I’ve filmed myself using the Wonderball Waver, so I’ll pop that up soon, but it really is as simple as grasping sections of hair and winding them around the length of the wand. I keep the sections of hair in place for around fifteen to twenty seconds and then release. It’s important, I think, not to touch the hair as it cools. Don’t make the mistake of sort of stretching the hair from the barrel, or pulling it away; just let it fall off in a spiral and then leave it until it’s totally cool.

Here’s my hair before the wanding process:

Lee Stafford CoCo LoCo Wonderball Ceramic Hair Waver Review

And here it is about nine minutes later. That time includes my usual waffling about:

Lee Stafford CoCo LoCo Wonderball Ceramic Hair Waver Review

I’ve obviously ruffled it around a bit and there’s some dry shampoo in the roots, but they’re nice curls, don’t you think? Top marks for this waving wand – if I can use it, almost anyone can.

The Lee Stafford Wonderball Waving Wand is £27.99 at Amazon here*. You can about my newer, shorter haircut here and if you haven’t already entered my amazing hair overhaul giveaway then do it, do it now! Entries must be in before noon on Friday the 11th August.

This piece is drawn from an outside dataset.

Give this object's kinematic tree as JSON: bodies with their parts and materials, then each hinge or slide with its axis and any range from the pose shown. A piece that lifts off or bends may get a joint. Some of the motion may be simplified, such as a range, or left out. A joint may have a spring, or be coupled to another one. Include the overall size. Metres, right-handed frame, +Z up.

DISCLOSURE POLICY. Posts published after 24th January 2019: if the post contains gifted items or affiliate links then it is indicated clearly beneath the title. Posts published prior to this will have a disclosure within the body of the post and then an asterisk * marking all affiliate links. If the content is a paid-for AD then it is marked as an AD in the title. For more information on disclosure please read here.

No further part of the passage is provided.